As an example, either God exists or He does not. Either Jesus rose from the dead or he did not. Pick any other example you like, but the rule is the same: there are no third options.

Allan Ramsay, David Hume, 1711 - 1776. Historian and philosopher

David Hume, by Allan Ramsay (Scottish National Portrait Gallery)

Most of us have no real issue with either of these laws of thought and readily accept them. Two influential philosophers, however, have staked out positions that require denying these basic laws of thought. Both David Hume and Immanuel Kant played important roles in developing the modern philosophies upon which many non-theists now rely.
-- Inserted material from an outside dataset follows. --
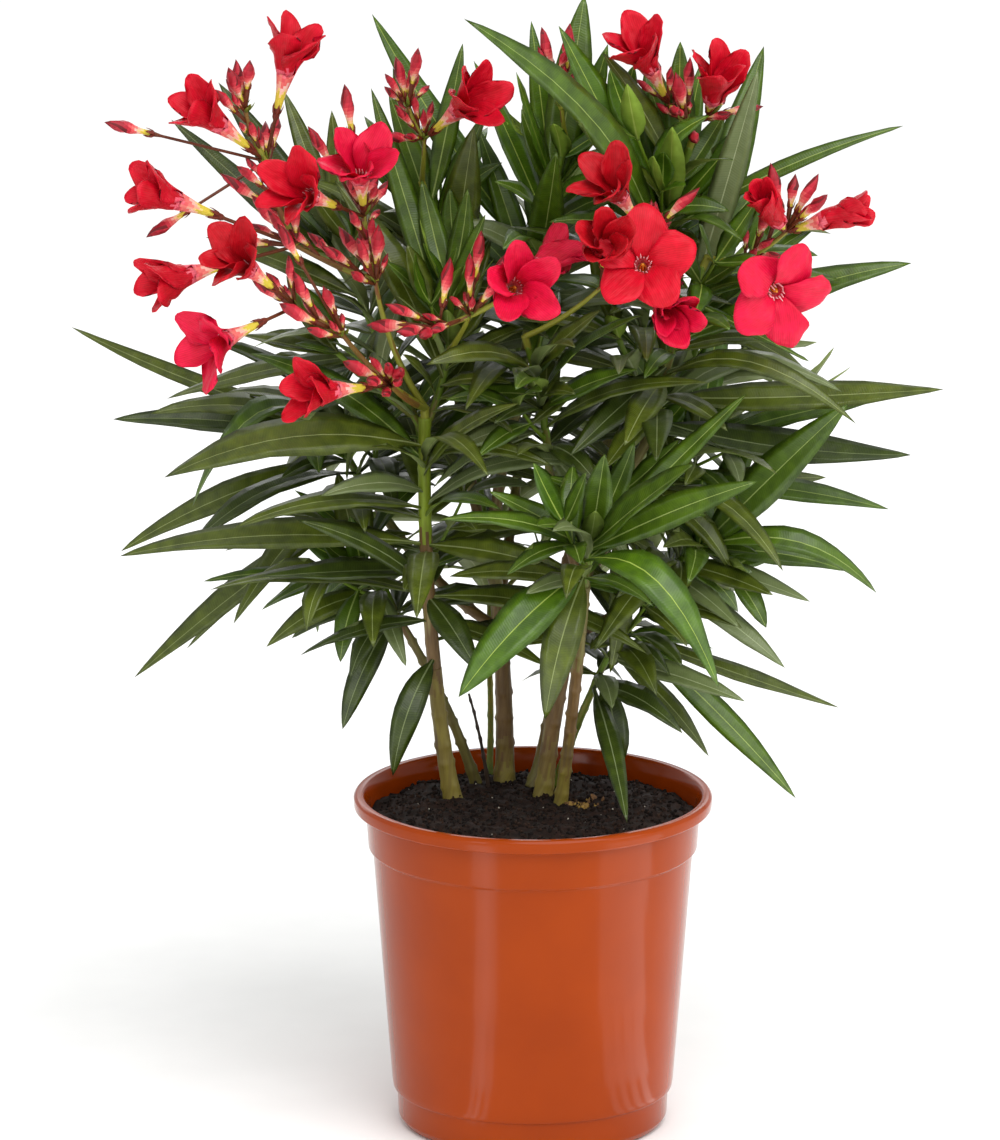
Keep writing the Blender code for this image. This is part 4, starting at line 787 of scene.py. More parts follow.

Hume’s basic idea was what we might refer to today as logical empiricism or positivism. To Hume: “All objects of human reason or enquiry may naturally be divided into two kinds, to wit, Relations of Ideas and Matters of Fact.” In other words, all meaningful ideas are either true by definition (“Though there never were a circle or triangle in nature, the truths demonstrated by Euclid would for ever retain their certainty and evidence.”) or they must be based on sense experiences (“What is the nature of that evidence which assures us of any real existence and matter of fact, beyond the present testimony of our senses, or the records of our memory?). Thus, Hume rules out the metaphysical as a source of knowledge, i.e., no truths about God can ever be established. Hume concludes his Enquiry Concerning Human Understanding with this:

If we take in our hand any volume; of divinity or school metaphysics, for instance; let us ask, Does it contain any abstract reasoning concerning quantity or number? No. Does it contain any experimental reasoning concerning matter of fact and existence? No. Commit it then to the flames: for it can contain nothing but sophistry and illusion.

Hume’s work forms part of the train of thought leading the way toward what might now be known as the verifiability principle: “a statement is meaningful only if it is either empirically verifiable or else tautological.”

One might pause to ask, however, “Is the verifiability principle true by definition? Can the verifiability principle be confirmed by empirical observation?” The answer to both questions, I think, is obvious: no, it is neither true by definition nor can it be confirmed by empirical observation. Perhaps, then, Hume might have done well to reconsider where we ought to commit works that do not contain any experimental reasoning. Hume tries to prove too much and in so doing saws off the branch he is sitting on.